FP: I will give you my example when it comes to not having enough role models or enough people who they can actually look up to and say 'I relate to that person.' There were hardly any strong, female, brown, Indian characters in films before. It was always the nurse, the doctor, the teacher, the social worker, and it was always in these roles that if you pulled them out of the script they would hardly change the course of the film. And I felt that was nerve-wracking at first, when I did my first film, when I did "Slumdog Millionaire," and I was like, 'Here I am, thrust onto this international platform, with not many women in the past who've come from India or South Asia who've done it before, how am I going to change the game? How am I going to make it known that I am not willing to play these roles that don't do anything to the film?

It's not about just wanting to play the lead roles, but even in a supporting role, to make sure that it is truly supporting the crux of the film. It was really difficult at first, and I did have to play some of the stereotypical roles, to be honest. But now, having done all that, I feel it is my responsibility, in a way, to make sure that the next generation of boys and girls, whether they are from India, South Asia, brown, not brown — doesn't matter — that they just see strong female characters from now on. Especially for boys as well, because you can really shape the way they think about girls and women, their future wives and girlfriends in general, if the representation in film is not just objectification, and if it is someone who is powerful.

ATTN: What important stories are you fighting for right now?

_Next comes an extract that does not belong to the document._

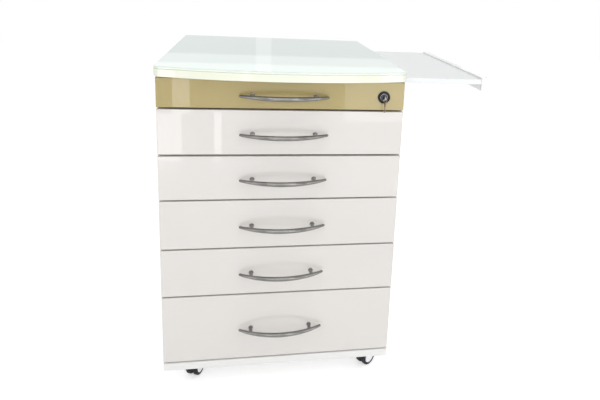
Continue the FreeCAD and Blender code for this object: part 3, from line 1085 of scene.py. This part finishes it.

FP: At the moment, with the films that I'm producing, I am kind of hell-bent on doing the first three films of South Asian women. I think it's very important, as someone who comes from that part of the world, that I tell a few stories about women from my part of the world, and in making sure that when I tell the stories of these women, that there is no demonizing of men, because that is something I'm strongly opposed to.

Freida  PintoJessica Lea/Department for International Development - wikimedia.org

In order to tell a strong woman's story you don't have to make the man look bad. There are always gray characters, there are always the characters in the middle, but no one needs to look like a bad person, just keeping the humanity intact while telling the stories.

ATTN: What's it like to work with women, on women-driven projects? Is there a big difference?

FP: You know, the truth is, I have never worked with a woman. And I am working with one right now, but I've never gone on floors with a female director, and I'm yearning so very badly to do that, just because I want to experience a different perspective. I've not had trouble communicating what I really want, because I'm not the kind of person to have trouble communicating my perspective even with a male director, but I just want the experience of working with someone who I will not have to spend a lot of time explaining a lot of things, where I can just go out there and go with the flow.

What I love about the women that I'm working with right now, with We Do It Together, with Chiara, with my director Kátia Lund, who is producing the next film with me as well, which we're working on, the working relationship with them is we complement each other. There is no sense of competition. Every time you think about women in a work field together, for some reason, there is, again, this stereotype of them being competitive. But I love the fact that we complement each other because of our different upbringing and backgrounds and experiences, we bring so much richness and flavor to what we're doing right now, it almost feels like we're unstoppable, and I can't wait to actually go out there and film the things that we're planning on doing.